Caesar cipher: correctness vs. security

So far, we’ve focused on the correctness of the Caesar cipher by implementing Python functions to encrypt and decrypt data using the cipher. But remember that a secure symmetric-key cryptosystem requires two properties: correctness and security!

(security) For all \(k \in \mathcal{K}\) and \(m \in \mathcal{P}\), if an eavesdropper only knows the value of \(c = Encrypt(k, m)\) but does not know \(k\), it is computationally infeasible to find \(m\).
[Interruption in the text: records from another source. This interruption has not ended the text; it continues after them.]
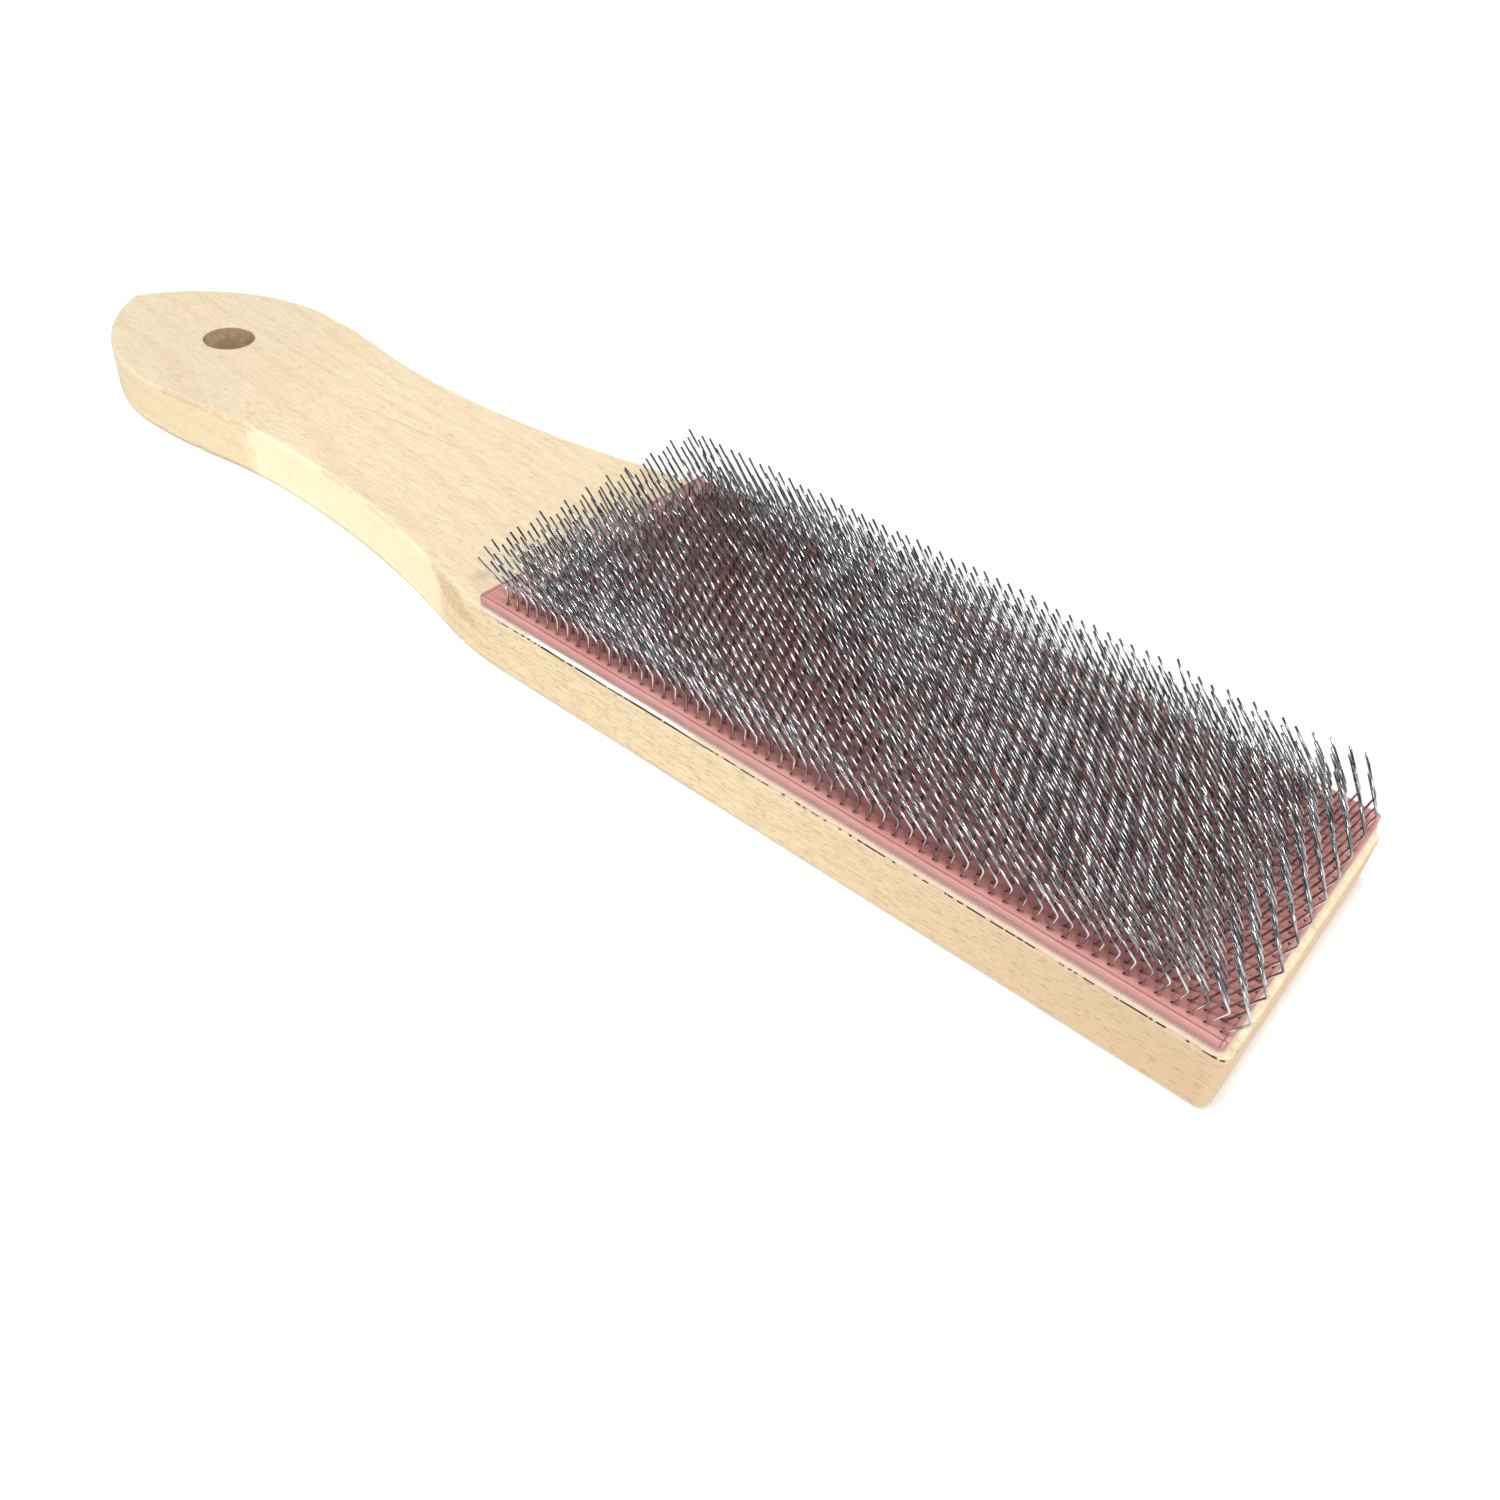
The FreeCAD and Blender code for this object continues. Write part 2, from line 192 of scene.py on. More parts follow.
def beech_material():
    beech, start = new_material("bare_beech")
    place = place_in_mm(start)
    x, y, z = (part_of(place, axis) for axis in "XYZ")
    upward = abs(part_of(start.node("NewGeometry", {}, {}, "Normal"), "Z"))
    side = 1 - upward.rise(0.35, 0.9)
    edge = 4 * upward * (1 - upward)
    near = 1 - y.rise(*NEAR_FADE)

    # growth rings cut at a slant, and the fibres that run along the board
    wander = noise(stretched(place, (0.3, 1, 1)), 0.04, 1.0)
    from_pith = distance(y - PITH_Y + 26 * wander, z - PITH_Z)
    ring = (from_pith + 0.05 * x) * (2 * math.pi / RING_SPACING)
    late_wood = ring.math("SINE", ring).rise(0.5, 1.0)
    streak = noise(stretched(place, (0.04, 1, 1)), 0.6, 4.0)
    fibre = noise(stretched(place, (0.06, 1, 1)), 4.2, 3.0)
    fleck = noise(stretched(place, (0.2, 1, 1)), 3.6, 1.0).rise(0.58, 0.66)
    blotch = noise(stretched(place, (0.5, 1, 1)), 0.07, 3.0)
    from_hole = distance(x - HOLE_X, y)
    block_side = x.rise(*BLOCK_SIDE_FADE)

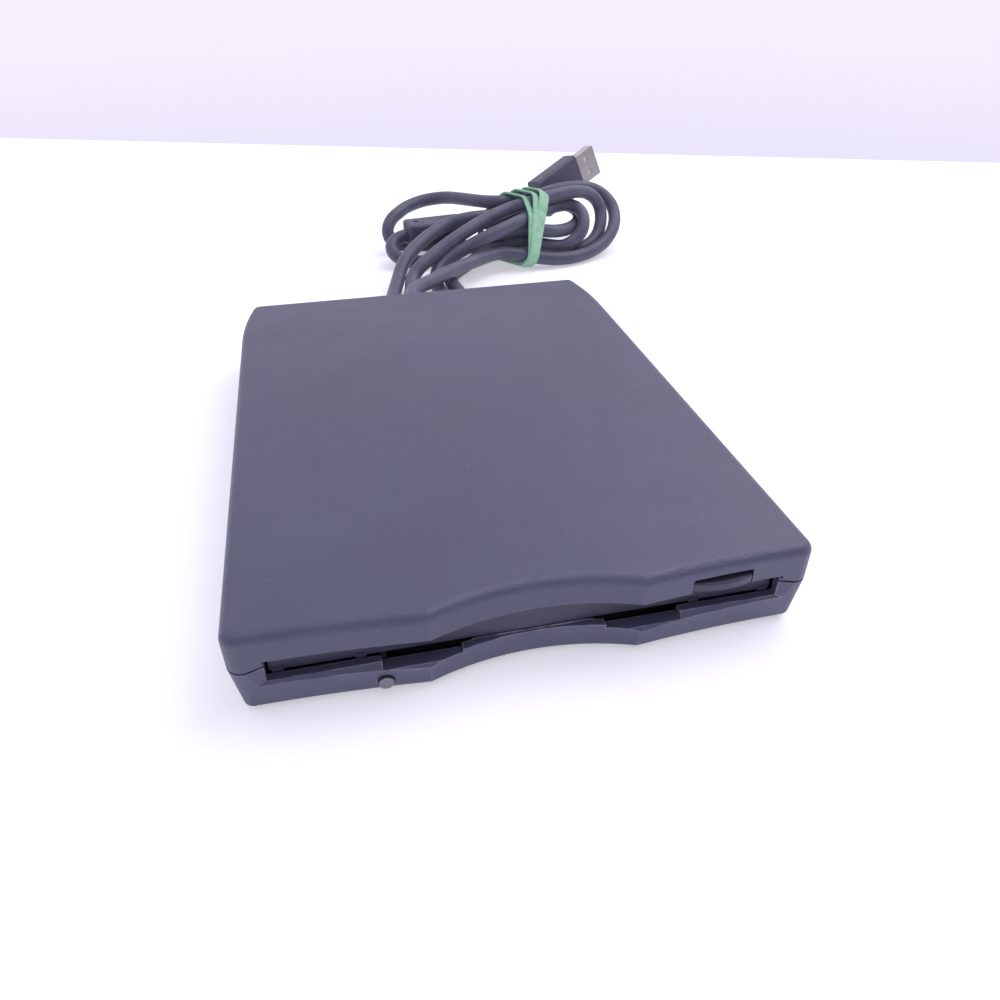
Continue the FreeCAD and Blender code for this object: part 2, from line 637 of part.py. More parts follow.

In practice, the Caesar cipher is definitely not secure, as it is very possible for an eavesdropper to write a Python program to try all possible secret keys to decrypt a ciphertext, and pick out the most likely message that Alice sent. In other words, with only 27 (or even 127) possible keys, it is very “computationally feasible” for an eavesdropper to decrypt the messages.

The main takeaway from this example: it is usually not too hard to create (or implement) a correct cryptosystem, but it can be very challenging to create one that’s secure! Also, don’t use the Caesar cipher to transmit secret messages in real-world applications.